→ WORK TO BE COMPLETED: Set down the whole listing verbatim.

→ DATA BLOCK:
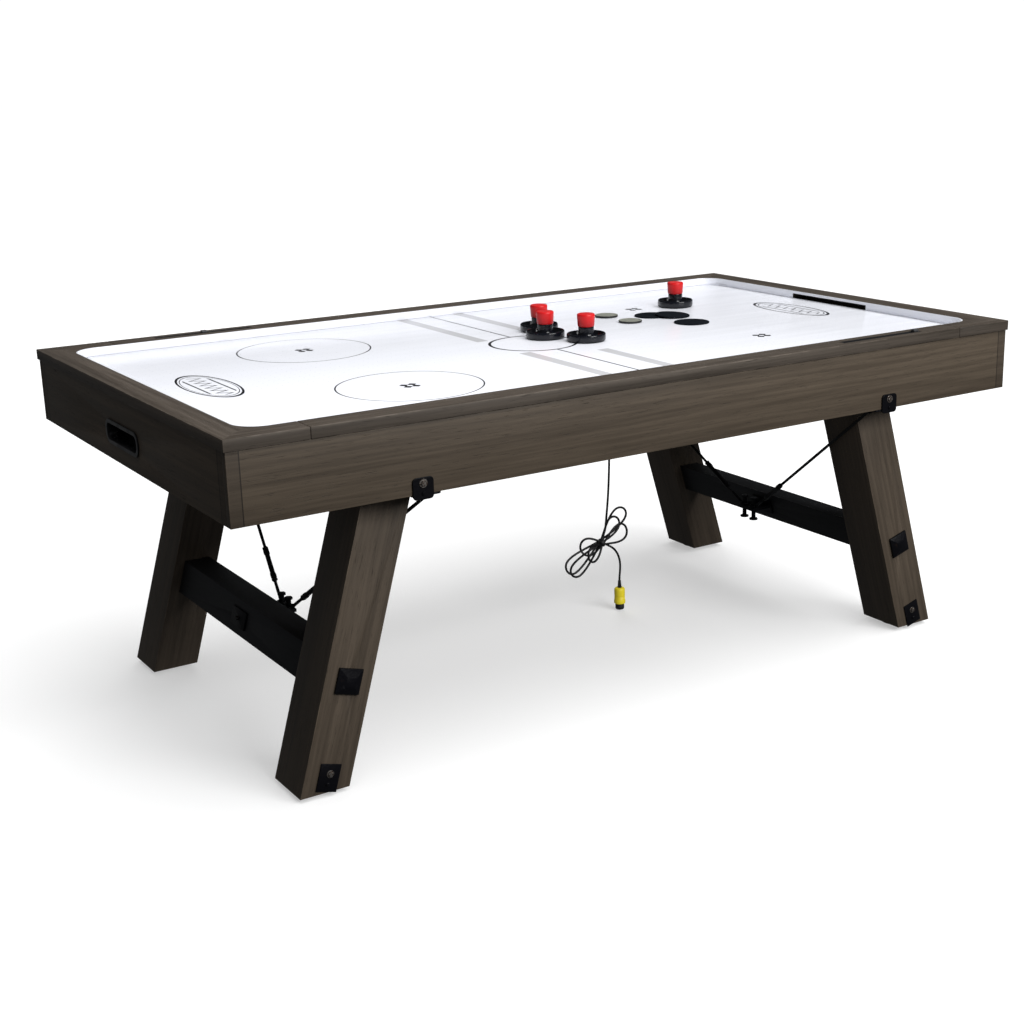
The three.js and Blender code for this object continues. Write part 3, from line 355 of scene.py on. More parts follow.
yellow_with_painted_glow.set(**{"Base Color": yellow_with_painted_glow.mix(mottle, (0.95, 0.80, 0.045, 1), (0.86, 0.69, 0.030, 1)),
              "Roughness": 0.28 + 0.2 * mottle})
yellow_with_painted_glow.bump(yellow_with_painted_glow.noise(yellow_with_painted_glow.place, 900, 2), 0.00012)
fix(grip, "table", yellow_with_painted_glow, "plug_plastic", "plug")
pin_end = turned("plug_pin_end", [(0.0022, 0.0032), (0.0106, 0.0032), (0.0119, 0.0040), (0.0124, 0.0058),
                                  (0.0124, 0.0150), (0.0118, 0.0160), (0.0118, 0.0168), (0.0124, 0.0178),
                                  (0.0125, 0.0193), (0.0022, 0.0193), (0.0022, 0.0032)], 40, plug_axis)
fix(pin_end, "table", plastic_tie, "cord_jacket")
sleeve = [(0.0034, 0.0662), (0.0060, 0.0662), (0.0058, 0.0690)]
for rib in range(5):
    height = 0.0690 + rib * 0.0034
    sleeve += [(0.0046 - rib * 0.0001, height + 0.0004), (0.0046 - rib * 0.0001, height + 0.0014),
               (0.0054 - rib * 0.0003, height + 0.0020), (0.0053 - rib * 0.0003, height + 0.0034)]
relief = turned("plug_bend_relief", [*sleeve, (0.0034, 0.0862), (0.0034, 0.0662)], 32, plug_axis)
fix(relief, "table", plastic_tie, "cord_jacket")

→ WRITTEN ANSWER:
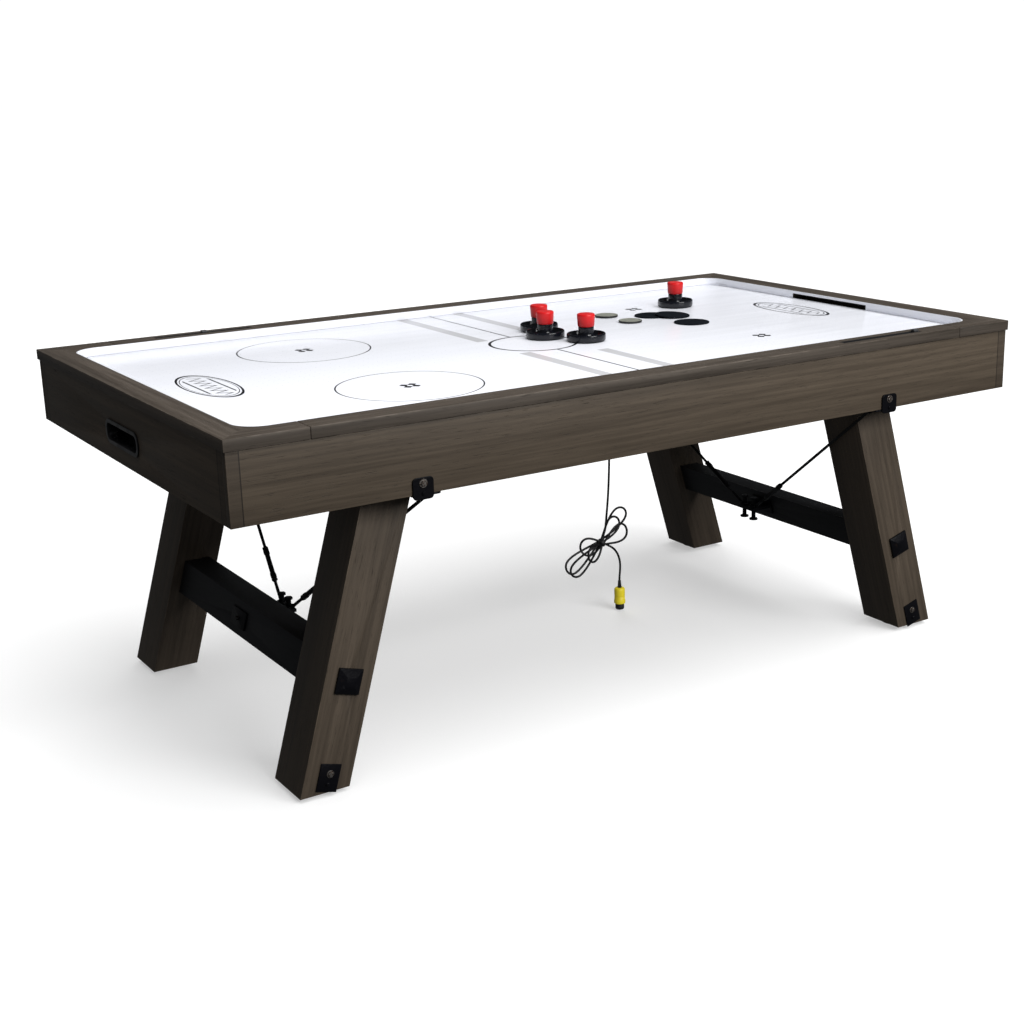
The three.js and Blender code for this object continues. Write part 3, from line 355 of scene.py on. More parts follow.
yellow_with_painted_glow.set(**{"Base Color": yellow_with_painted_glow.mix(mottle, (0.95, 0.80, 0.045, 1), (0.86, 0.69, 0.030, 1)),
              "Roughness": 0.28 + 0.2 * mottle})
yellow_with_painted_glow.bump(yellow_with_painted_glow.noise(yellow_with_painted_glow.place, 900, 2), 0.00012)
fix(grip, "table", yellow_with_painted_glow, "plug_plastic", "plug")
pin_end = turned("plug_pin_end", [(0.0022, 0.0032), (0.0106, 0.0032), (0.0119, 0.0040), (0.0124, 0.0058),
                                  (0.0124, 0.0150), (0.0118, 0.0160), (0.0118, 0.0168), (0.0124, 0.0178),
                                  (0.0125, 0.0193), (0.0022, 0.0193), (0.0022, 0.0032)], 40, plug_axis)
fix(pin_end, "table", plastic_tie, "cord_jacket")
sleeve = [(0.0034, 0.0662), (0.0060, 0.0662), (0.0058, 0.0690)]
for rib in range(5):
    height = 0.0690 + rib * 0.0034
    sleeve += [(0.0046 - rib * 0.0001, height + 0.0004), (0.0046 - rib * 0.0001, height + 0.0014),
               (0.0054 - rib * 0.0003, height + 0.0020), (0.0053 - rib * 0.0003, height + 0.0034)]
relief = turned("plug_bend_relief", [*sleeve, (0.0034, 0.0862), (0.0034, 0.0662)], 32, plug_axis)
fix(relief, "table", plastic_tie, "cord_jacket")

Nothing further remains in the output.